Having read a few arguments to the contrary, the most notable two mentioned below, I wasn’t entirely convinced. One critical point is that Jakob wasn’t in a concentration camp himself, his only “access” to the camps as they were are through books and photographs. In fact, the only time the novel shows a camp is when Jakob “blaspheme[s] by imagining” Bella’s final moments, a truly gruesome scene. I mention this because I might have been convinced by the argument that the novel is overly aestheticised if it primarily dealt with someone’s experiences in a concentration camp. To me, using the same kind of language in that situation would’ve left a bad taste in my mouth, it might’ve seemed too overwrought. However, as Jakob is relatively insulated from the most extreme horrors of the Holocaust, and we see them mostly secondhand, the poetic language seems appropriate. One struggles to imagine, say, a Hemingwayesque retelling of Fugitive Pieces, in large part because it’s a novel of contemplation. For this specific novel, it seems like this was the only way it could’ve been written.

Cook, Méira. “At the Membrane of Language and Silence: Metaphor and Memory in Fugitive Pieces.” Canadian Literature, vol 164, 2000, pp. 12–33.
Nesfield, Victoria, and Philip Smith. “Holocaust Literature and Historiography in Anne Michaels’ Fugitive Pieces.” Journal of European Studies, vol. 43, no. 1, Mar. 2013, pp. 14–26.


message 6: by Kristian (new)

Kristian | 2 comments When you get down to it, whether being all poetic about genocide is ethical or not is purely about personal preference. The kinds of people who would be upset about the book’s flowery language (perhaps because they are children of survivors or for some other reason have closer ties to it than others?) are likely not going to be persuaded by any amount of in-text justifications for why the book’s written the way it is.

Let me try anyway: The book could’ve been nothing but horrific descriptions of violence, but then it would have been an entirely different book, and probably a lot less interesting. After all, it’s about not witnessing these events directly, not being a survivor in the strictest sense of the word, but about being the one who has to pick up the pieces and witness something they ultimately can’t. Both Jakob and Ben are obviously extremely affected by the events that their loved ones witnessed firsthand, but they are on the outside of them, trying to impossible piece together something and trying to redeem themselves to themselves. It makes sense why every time anything specifically related to the Holocaust is mentioned, it’s metaphorical, analytical, or at times jarring, as though imagery just popped into the narrator’s head. The alternatives would be a fictional first-hand account, which should be even more controversial despite having been done several times already, or a mundane and exact description and breakdown of every instance of the war, which we also already have plenty of in the form of history books.

The question is: who are we trying to justify this book to?
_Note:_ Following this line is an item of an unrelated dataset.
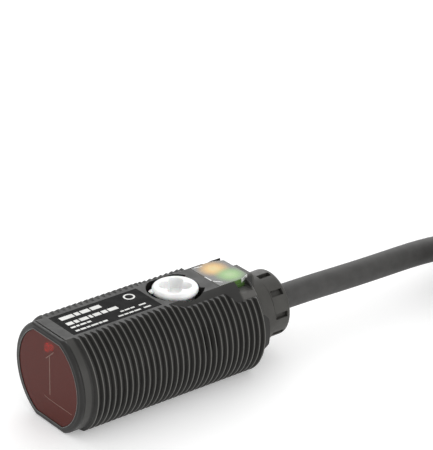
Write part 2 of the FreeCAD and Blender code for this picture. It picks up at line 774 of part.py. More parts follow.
def collar_hood():
    """The hood that closes the rear of the window, with rounded shoulders."""
    block = box("collar_hood", -2.4, 2.4, d.tab_end + 0.05, d.hood_rear, 4.5, d.hood_top)
    DOCUMENT.recompute()
    rounded = DOCUMENT.addObject("Part::Fillet", "collar_hood_rounded")
    rounded.Base = block
    rounded.Edges = [(number, 0.8, 0.8) for number, edge in enumerate(block.Shape.Edges, start=1)
                     if edge.CenterOfMass.z > d.hood_top.number - 0.001 and abs(edge.CenterOfMass.x) > 2]
    return rounded


def rear_collar():
    disc = flatted_disc("collar_disc", d.bore_radius - 0.1, -d.bore_floor + 0.1, 5.75,
                        d.disc_front, d.case_end - 0.05)
    neck = rod_y("collar_neck", d.collar_radius, d.disc_front + 0.3, d.collar_end, 0, -d.cable_drop)
    spigot = rod_y("collar_spigot", 3.9, d.collar_end - 1, 39.6, 0, -d.cable_drop)
    bore = rod_y("collar_bore", d.gland_bore, d.disc_front - 1, 41, 0, -d.cable_drop)
    finish(cut("collar_cut", fuse("collar_joined", disc, neck, spigot, collar_hood()), bore), "rear_collar")


def clamp_cap():
    cap = turned("cap_body", (
        (4.0, d.collar_end + 0.05),
        (4.95, d.collar_end + 0.05),
        (4.95, d.cap_front),
        (d.cap_radius, d.cap_front),
        (d.cap_radius, d.overall_length),
        (d.cable_radius + 0.1, d.overall_length),
        (d.cable_radius + 0.1, 39.7),
        (4.0, 39.7),
    ))
    rim_length = 2 * math.pi * d.cap_radius.number
    rounded = round_edges(cap, "cap_rim", cap.Tip, d.cap_round,
                          lambda edge: abs(edge.CenterOfMass.y - d.overall_length.number) < 0.001
                          and abs(edge.Length - rim_length) < 0.01)
    DOCUMENT.recompute()

    slot = sketch_on(cap, "cap_slot", "XY_Plane", d.cap_radius + 0.5)
    polygon(slot, ((-0.48, d.cap_front + 0.15), (0.48, d.cap_front + 0.15), (0.48, d.cap_front + 2.3),
                   (-0.48, d.cap_front + 2.3)))
    slot_cut = pocket(cap, "cap_slot_cut", slot, 1.15)
    DOCUMENT.recompute()
    if slot_cut.Shape.Volume > rounded.Shape.Volume - 0.2:
        raise RuntimeError("the clamp cap's slot cut nothing")

    ring = cap.newObject("PartDesign::PolarPattern", "cap_slots")
    ring.Originals = [slot_cut]
    y_axis = [item for item in cap.Origin.OriginFeatures if item.Role == "Y_Axis"][0]
    ring.Axis = (y_axis, [""])
    ring.Angle = 360
    bind(ring, "Occurrences", d.slot_count)
    cap.Tip = ring
    finish(cap, "clamp_cap", d.cable_drop)
    cap.Placement.Rotation = Rotation(Vector(0, 1, 0), d.cap_turn.number)


def cable_seal():
    seal = turned("seal_body", (
        (d.cable_radius, 36.2),
        (3.0, 36.2),
        (3.0, 39.5),
        (d.cable_radius, 39.5),
    ))
    finish(seal, "cable_seal", d.cable_drop)


def strain_relief_ring():
    ring = turned("strain_ring_body", (
        (d.cable_radius, d.cable_start + 0.2),
        (2.9, d.cable_start + 0.2),
        (2.9, d.cable_start + 1.9),
        (d.cable_radius, d.cable_start + 1.9),
    ))
    finish(ring, "strain_relief_ring", d.cable_drop)


def inner_conductors():
    """Four insulated conductors from the cable's end to the pads under the main board."""
    axis = -d.cable_drop.number
    start = d.cable_start.number
    places = ((-0.6, 0.5, -1.1), (0.6, 0.5, 1.1), (-0.6, -0.6, -3.3), (0.6, -0.6, 3.3))
    for colour, (x, rise, pad_x) in zip(LEADS, places):
        points = ((x, start, axis + rise), (x, start - 1.2, axis + rise), (pad_x, start - 3.8, -0.15),
                  (pad_x, start - 5.2, -0.15))
        name = "conductor_" + colour
        finish(wire_solid(name, points, d.conductor_radius.number), name)


def solder_joints():
    rear = d.cable_start - 5.2
    joints = [box("joint_%d" % index, x - 0.5, x + 0.5, rear - 0.8, rear, -0.4, d.board_under)
              for index, x in enumerate((-3.3, -1.1, 1.1, 3.3))]
    finish(group("joint_set", joints), "solder_joints")


# ---------------------------------------------------------------- the free cable
# The cable's route and the coil are in the object's own frame: z = 0 is the surface below.

def cable_route():
    """The cable leaves level with its gland, sinks to the surface and runs into the coil."""
    start = d.cable_start.number - MIDDLE.number
    level = d.flat_height.number - d.cable_drop.number
    floor = d.cable_radius.number
    return (
        (0.0, start, level),
        (0.0, 25.0, level),
        (0.0, 37.5, level - 0.6),
        (0.05, 54.0, level - 0.8),
        (-1.35, 62.4, floor + 1.1),
        (-4.58, 69.61, floor),
    )


def cable():
    thing = wire_solid("cable", cable_route(), d.cable_radius.number)
    SUBPARTS.append(thing)


def around_coil(radius, degrees, z):
    angle = math.radians(degrees)
    return (d.coil_x.number + radius * math.cos(angle), d.coil_y.number + radius * math.sin(angle), z)


def cable_coil():
    """The outer shape of the wound cable, with a shallow groove under it for the tie."""
    ring = body("coil_ring")
    section = sketch_on(ring, "coil_section", "XZ_Plane")
    polygon(section, ((d.coil_inner, 0), (d.coil_outer, 0), (d.coil_outer, d.coil_height),
                      (d.coil_inner, d.coil_height)))
    turn = revolve(ring, "coil_turn", section)
    round_edges(ring, "coil_edges", turn, 1.8, lambda edge: edge.Curve.TypeId == "Part::GeomCircle")
    put(ring, d.coil_x, d.coil_y, 0)
    groove = box("coil_groove", d.coil_x + d.coil_inner - 1, d.coil_x + d.coil_outer + 1,
                 d.coil_y - d.tie_width / 2 - 0.1, d.coil_y + d.tie_width / 2 + 0.1, -1, d.tie_thick)
    coil = cut("coil_cut", ring, groove)
    coil.Label = "cable_coil"
    SUBPARTS.append(coil)


def coil_tie():
    gap = 0.1
    thick = d.tie_thick
    near = d.coil_x + d.coil_inner - 3 * gap
    far = d.coil_x + d.coil_outer + gap
    left = d.coil_y - d.tie_width / 2
    right = d.coil_y + d.tie_width / 2
    outer = box("tie_outer", near - thick, far + thick, left, right, 0, d.coil_height + gap + thick)
    inner = box("tie_inner", near, far, left - 1, right + 1, thick, d.coil_height + gap)
    tie = cut("tie_band", outer, inner)
    tie.Label = "coil_tie"
    SUBPARTS.append(tie)


def cable_tail():
    """The last of the jacketed cable, lying on the coil."""
    level = d.coil_height.number + d.cable_radius.number
    points = [around_coil(24.0, degrees, level) for degrees in (165, 150, 135, 120, 105)]
    thing = wire_solid("cable_tail", points, d.cable_radius.number)
    SUBPARTS.append(thing)


def stripped_leads():
    """Four leads that fan out of the tail and lie on the coil, with bare copper tips."""
    tail_level = d.coil_height.number + d.cable_radius.number
    rest_level = d.coil_height.number + d.lead_radius.number + 0.02
    start = ((23.35, 0.65), (24.65, 0.65), (23.35, -0.65), (24.65, -0.65))
    rest = (22.5, 25.5, 20.6, 27.4)
    tips = []
    for colour, (radius, rise), far_radius in zip(LEADS, start, rest):
        points = [around_coil(radius, 105, tail_level + rise), around_coil(radius, 98, tail_level + rise)]
        points += [around_coil(far_radius, degrees, rest_level) for degrees in (81, 67, 53, 39, 29)]
        name = "lead_" + colour
        thing = wire_solid(name, points, d.lead_radius.number)
        SUBPARTS.append(thing)
        end = Vector(*points[-1])
        direction = (end - Vector(*points[-2])).normalize()
        tips.append(Part.makeCylinder(0.35, 4.0, end, direction))
    bare = DOCUMENT.addObject("Part::Feature", "lead_tips")
    bare.Shape = Part.makeCompound(tips)
    SUBPARTS.append(bare)


# ---------------------------------------------------------------- build, check, write

def build():
    threaded_case()
    nameplate()
    front_bezel()
    front_lens()
    lens_gasket()
    optical_block()
    eye_lens("emitter_lens", -1)
    eye_lens("receiver_lens", 1)
    light_shield()
    optics_board()
    emitter_led()
    receiver_ic()
    main_board()
    board_chassis()
    board_link_pins()
    shield_can()
    control_ic()
    output_transistors()
    surge_diode()
    capacitors()
    resistors()
    trimmer_body()
    trimmer_rotor()
    adjuster_knob()
    adjuster_seal()
    indicator_window()
    lamp("output_led_orange", -1)
    lamp("stability_led_green", 1)
    rear_collar()
    clamp_cap()
    cable_seal()
    strain_relief_ring()
    inner_conductors()
    solder_joints()
    cable()
    cable_coil()
    coil_tie()
    cable_tail()
    stripped_leads()


def check():
    DOCUMENT.recompute()
    failed = [thing.Name for thing in DOCUMENT.Objects if {"Invalid", "Error"} & set(thing.State)]
    if failed:
        raise RuntimeError("these objects failed: " + ", ".join(failed))
    for thing in SUBPARTS:
        if thing.Shape.isNull() or not thing.Shape.isValid() or not thing.Shape.Solids:
            raise RuntimeError("bad shape: " + thing.Label)


def write():
    os.makedirs("parts", exist_ok=True)
    for thing in SUBPARTS:
        thing.Shape.exportStep("parts/%s.step" % thing.Label)
    print("wrote %d parts" % len(SUBPARTS))


build()
check()
write()
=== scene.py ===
import json
import math

import bmesh
import bpy
from mathutils import Matrix, Vector


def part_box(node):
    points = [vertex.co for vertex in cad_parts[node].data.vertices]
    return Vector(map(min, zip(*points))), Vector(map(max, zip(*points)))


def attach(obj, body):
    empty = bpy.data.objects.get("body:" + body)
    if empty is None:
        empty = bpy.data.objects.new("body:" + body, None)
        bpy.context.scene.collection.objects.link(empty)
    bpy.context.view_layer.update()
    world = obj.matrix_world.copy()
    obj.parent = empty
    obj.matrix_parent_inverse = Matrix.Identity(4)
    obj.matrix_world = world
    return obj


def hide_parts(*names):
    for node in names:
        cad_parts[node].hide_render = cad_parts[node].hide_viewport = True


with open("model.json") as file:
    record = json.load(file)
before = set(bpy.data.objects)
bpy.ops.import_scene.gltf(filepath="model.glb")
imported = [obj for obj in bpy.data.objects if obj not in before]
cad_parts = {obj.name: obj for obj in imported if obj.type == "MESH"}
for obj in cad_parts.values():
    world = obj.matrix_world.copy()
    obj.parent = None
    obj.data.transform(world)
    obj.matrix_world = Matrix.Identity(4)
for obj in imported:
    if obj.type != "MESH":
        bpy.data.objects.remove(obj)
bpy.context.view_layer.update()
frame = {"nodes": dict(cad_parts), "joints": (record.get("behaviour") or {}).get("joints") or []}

MM = 0.001
SENSOR = "sensor"
ADJUSTER = "adjuster"
NODES = frame["nodes"]

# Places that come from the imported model
BEZEL_LOW, BEZEL_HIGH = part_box("front_bezel")
LENS_LOW, LENS_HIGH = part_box("front_lens")
COIL_LOW, COIL_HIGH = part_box("cable_coil")
TIE_LOW, TIE_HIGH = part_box("coil_tie")
LABEL_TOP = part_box("nameplate")[1].z
KNOB_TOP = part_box("adjuster_knob")[1].z
WINDOW_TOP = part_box("indicator_window")[1].z
FACE_Y = BEZEL_LOW.y
AXIS_Z = (BEZEL_LOW.z + BEZEL_HIGH.z) / 2
COIL_CENTRE = (COIL_LOW + COIL_HIGH) / 2


def mm(x, y, z):
    """A point of the row frame, given in millimetres."""
    return Vector((x, y, z)) * MM


def smooth(value):
    """0 below 0, 1 above 1, and a soft step between."""
    value = max(0.0, min(1.0, value))
    return value * value * (3 - 2 * value)


# ---------------------------------------------------------------- camera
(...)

If it’s other people, then there’s nothing that can be done to convince them, and arguably, there shouldn’t even be an attempt, as their perspectives are no less valid. If it’s some kind of universal ethical standard, then there will ultimately be no correct answer to this question. The discussion, in this case, would likely have to be purely for its own sake.


message 7: by Hanna (new)

Hanna Tjelmeland Fause | 2 comments I would argue that lyricism should not only be preserved for portraying beauty in the world. By portraying such horrific stories with such a poetic language, Michaels is not concealing the acts of genocide, but rather highlighting them. With this lyrical portrayal of these horrific acts, one could argue that the language used becomes a contrast to the acts described, which can make a greater impression on the reader. Art, in any form, literature, music, dance can express realities in a way that reaches its audiences more than just presenting facts. I think that the book demonstrates this potential with its use of language. After a conversation with Kostas, Jakob pondered; “I already knew the power of language to destroy, to omit, to obliterate. But poetry, the power of language to restore, that was what Athos and Kostas were trying to teach me” (79). The reader is first presented with Jakob’s perspective, and in a sense, his understanding of language, and how he uses it to both confront and move past his trauma. One aspect I think the book excelled at is presenting a time where trauma and PTSD were not talked about, as with the portrayal of Ben's family. I am not sure I would view this book as honoring lives lost and damaged in the Holocaust, but I do think this book tells us something about grief and surviving. There might even be a lesson to learn about being open about the past while letting go of grief: “To remain with the dead is to abandon them” (170).


message 8: by Bill (new)

Bill Dwyer | 4 comments Henrik wrote: "“How can he write such awful news with such a beautiful hand?” Athos wonders, receiving a letter from Kostas about the political situation. Whether Michaels intended it or not, it’s easy to read th..."

I liked that you wrote: "I mention this because I might have been convinced by the argument that the novel is overly aestheticised if it primarily dealt with someone’s experiences in a concentration camp. To me, using the same kind of language in that situation would’ve left a bad taste in my mouth, it might’ve seemed too overwrought." as I had similar sentiments.

I noticed that the title of the book came from Byron's poetry, and when I started writing this post I realized that most of the horrific descriptions that stuck out to me are far from Byron, and reminded me more of Cormac McCarthy. These were the ones that worked for me. For me this was much more brilliant, as it contrasts a lot of the beautiful language in other descriptions. I do agree that a Byron-esque description of a concentration camp would leave a similar taste for me.